While pair-wise interactions between a limited number of ES can plausibly be treated case by case using the techniques described above, the situation becomes more difficult when there are many ES and interactions: getting proper parameter estimates will most likely be difficult unless credible estimates happen to be available via earlier analysis. In addition, dealing with higher-order interactions between ES will be hard due to the large numbers of such interactions, difficulties with parameterization, and complicated implementation.

Discussion and conclusions

The Millennium Ecosystem Assessment has documented the importance of ecosystem services to human well-being (MA 2005). Assessment of ecosystems and their services is one of the key actions of the European Union’s (EU) Biodiversity Strategy to 2020 (European Commission 2011). Human well-being is increasingly often linked to ES via the concepts of ecosystem and human health and green infrastructure (Haines-Young and Potschin 2009; Liquete et al. 2015). Thus, ES become strongly linked to general land use planning (de Groot et al. 2010; Reyers et al. 2010). Multi-functionality is a concept that is constantly associated to ES and green infrastructures (Lafortezza et al. 2013). It simply means that one area can provide multiple benefits in terms of ES and possibly for biodiversity as well, thereby linking green infrastructures to SCP. Given this level of interest, there is need to understand how multiple ES should be treated in spatial prioritization together with other considerations, including distributions of biodiversity features, costs and threats.

Based on the present analysis, inclusion of ES in SCP is not as straightforward as adding ES potential layers as standard features into prioritization. The main complication is that ES may have at least three types of connectivity requirements; local area size and network-type connectivity requirements for provision, connectivity flow requirements between ES demand and supply, and large-scale requirements for equitable distribution of ES across multiple stakeholders (regions, administrations, countries, etc.). Here, we have outlined technical solutions for how such connectivity responses might be implemented using the Zonation approach and software for spatial prioritization (Fig. 1; Table 1). Some of these techniques should be applicable with other software packages as well. That said, there are considerations for which perfect solutions do not exist, at least not in the general-purpose prioritization approaches available in Zonation (Lehtomäki et al. 2016). For example, due to practical limitations imposed by large numbers of features in SCP analysis, it is only partially possible to account for interactions between features.

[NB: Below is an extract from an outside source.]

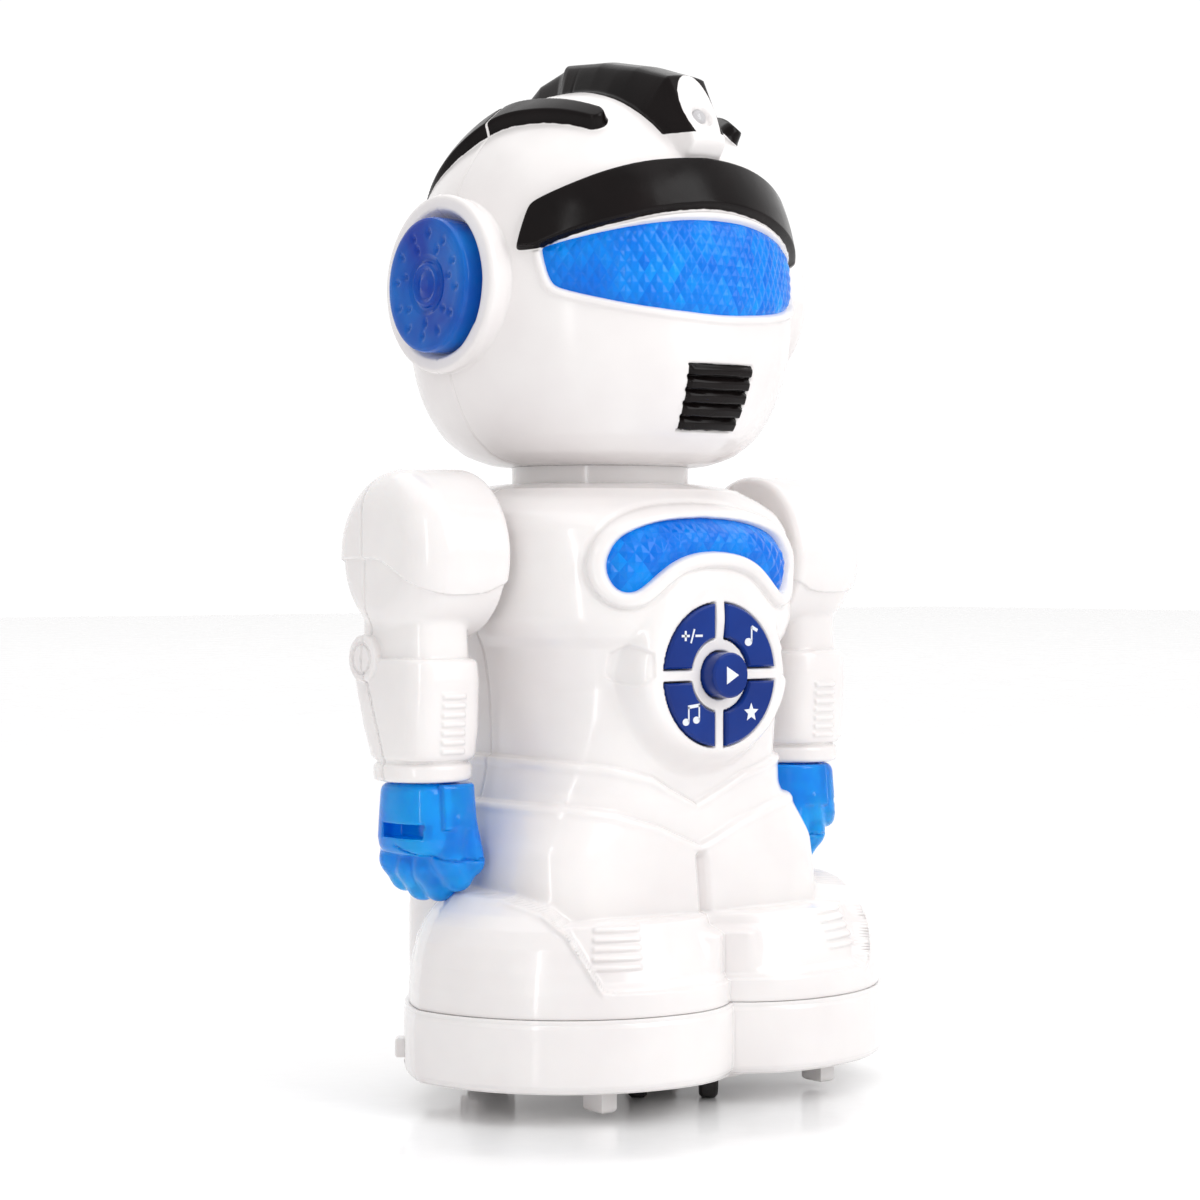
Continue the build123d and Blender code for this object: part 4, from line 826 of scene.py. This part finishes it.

The present work impinges upon the debate about whether biodiversity and ES should be treated together or separately in spatial prioritization (Chan et al. 2011; Cimon-Morin et al. 2013, 2016). Our opinion about this topic is clear: do analysis both jointly and separately, and then compare solutions. If serious tradeoffs between ES and biodiversity exist and resources are limited, it becomes a matter of preference and negotiation to decide about the most appropriate balance between biodiversity and ES. Also, it is always important to remember that selection and quality of data must be considered when interpreting prioritization results.

This work has focused on the treatment of connectivity for ecosystem services in spatial conservation prioritization, which is a previously largely untreated component of spatial conservation prioritization and ecologically based land use planning. Techniques summarized here can be of utility, for example, in land use zoning and in the development of spatial plans for green infrastructures.